Rien que par solidarité envers les enfants qui ont dû vivre le martyre d’avoir tel ou tel parent emprisonné, torturé, voire tué, dans les geôles des despotes soutenus par Jean Ziegler, et envers les enfants tués par un obus tiré à l’aveugle par un Hezbollah qualifié admirativement par Ziegler de «mouvement de résistance nationale», et envers les enfants utilisés comme boucliers humains par le même Hezbollah, rien que par solidarité envers tous ces enfants, donc, il faut s’insurger contre la malencontreuse décision du chef du DFAE de ne pas désavouer la candidature susmentionnée.

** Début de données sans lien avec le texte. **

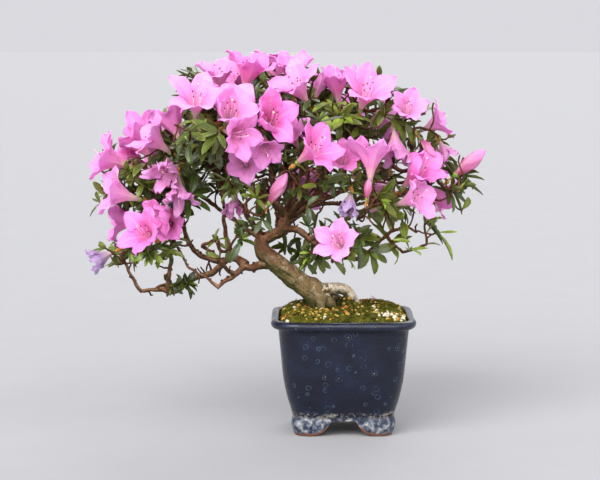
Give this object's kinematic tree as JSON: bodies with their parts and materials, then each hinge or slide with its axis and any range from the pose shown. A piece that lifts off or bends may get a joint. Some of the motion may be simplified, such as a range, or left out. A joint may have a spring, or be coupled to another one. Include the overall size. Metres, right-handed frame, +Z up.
{
  "type": "azalea bonsai in a pot",
  "caption": "Small potted azalea bonsai in full flower: a leaning trunk, twisting boughs and a wide crown of blossom and leaves over a square glazed pot on low feet.",
  "frame": {"origin": "on the surface that the pot stands on, under the middle of the whole plant's bounding box", "axes": "+Z up, +X along the crown's longer way towards its shorter side, +Y from the front of the plant to its back"},
  "size_m": [0.3136, 0.2318, 0.2958],
  "materials": {
    "glaze": "gloss",
    "moss": "matte",
    "bark": "matte",
    "blossom": "satin",
    "foliage": "satin"
  },
  "bodies": {
    "root": {"pot": "glaze", "soil": "moss", "trunk": "bark", "bough_left_low": "bark", "bough_left_arch": "bark", "bough_left_loop": "bark", "bough_left_sweep": "bark", "bough_left_stub": "bark", "bough_left_upright": "bark", "bough_left_inner": "bark", "bough_left_spur": "bark", "bough_left_shoot": "bark", "bough_middle_left": "bark", "bough_upper_left": "bark", "bough_top_centre": "bark", "bough_top_right": "bark", "bough_right_crown": "bark", "bough_right_upper": "bark", "bough_right_low": "bark", "bough_right_shoot": "bark", "bough_right_middle": "bark", "bough_front_low": "bark", "bough_front": "bark", "bough_front_left": "bark", "bough_front_right": "bark", "bough_back_left": "bark", "bough_back_top": "bark", "bough_back_right": "bark", "bough_back_low": "bark", "bough_back_centre": "bark", "mass_left_tip": "blossom", "mass_left_low": "blossom", "mass_left_loop": "foliage", "mass_left_outer": "blossom", "mass_left_middle": "blossom", "mass_left_upper": "blossom", "mass_inner_left": "foliage", "mass_upper_left": "blossom", "mass_top_left": "blossom", "mass_top_right": "blossom", "mass_crown_right": "blossom", "mass_right_upper": "blossom", "mass_right_tip": "blossom", "mass_right_low": "blossom", "mass_low_centre": "blossom", "mass_centre": "blossom", "mass_centre_left": "blossom", "mass_centre_right": "blossom", "mass_back_left_low": "blossom", "mass_back_left": "blossom", "mass_back_top": "blossom", "mass_back_right": "blossom", "mass_back_low_right": "blossom", "mass_back_centre": "blossom"}
  },
  "joints": []
}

Tout au long de sa vie de militant politique et d’expert en je-ne-sais-quoi, Jean Ziegler n’a cessé de se rallier aux plus terribles tyrans de notre temps pour peu qu’ils pussent être classés «progressistes», «tiers-mondistes» ou «anti-impérialistes». Toutes leurs turpitudes, tous leurs crimes passaient inaperçus dans l’esprit de Ziegler, quand il ne leur trouvait pas des circonstances atténuantes, voire des mérites révolutionnaires.
Oui, c’est vrai, plus tard, trop tard, quand Mugabe avait déjà affamé l’ancien grenier de l’Afrique qu’était le Zimbabwe, ou quand Kadhafi était déjà un cadavre politique en déshérence, Ziegler a daigné prendre une distance opportune, qualifiant Mugabe de fou ou disant que si lui, Ziegler, avait su, il n’aurait pas serré la main de Kadhafi.
Ah, bon? Ziegler, professeur d’université et bête médiatique, ne savait-il donc pas que Kadhafi était un bourreau et un assassin, cependant que le monde entier était au courant?
Mais admettons un instant l’invraisemblable. Acceptons par simple hypothèse de travail que Ziegler n’était pas conscient de la nature criminelle du régime de Kadhafi. Si tel était le cas, il devrait alors être disqualifié pour incompétence intellectuelle à une fonction quelconque au sein du Conseil de l’ONU. Car comment dans ce cas pouvoir faire confiance à son jugement?
Non, Jean Ziegler n’a aucune excuse valable pour échapper à la condamnation morale et au mépris intellectuel qu’il mérite de par ses contestables sympathies et amitiés avec les plus grandes crapules «tiers-mondistes».
Voilà pourquoi s’abstenir de désavouer la candidature de Jean Ziegler à la commission consultative du Conseil des droits de l’homme serait pire qu’inapproprié. Cela salirait l’ONU. Cela salirait la Suisse.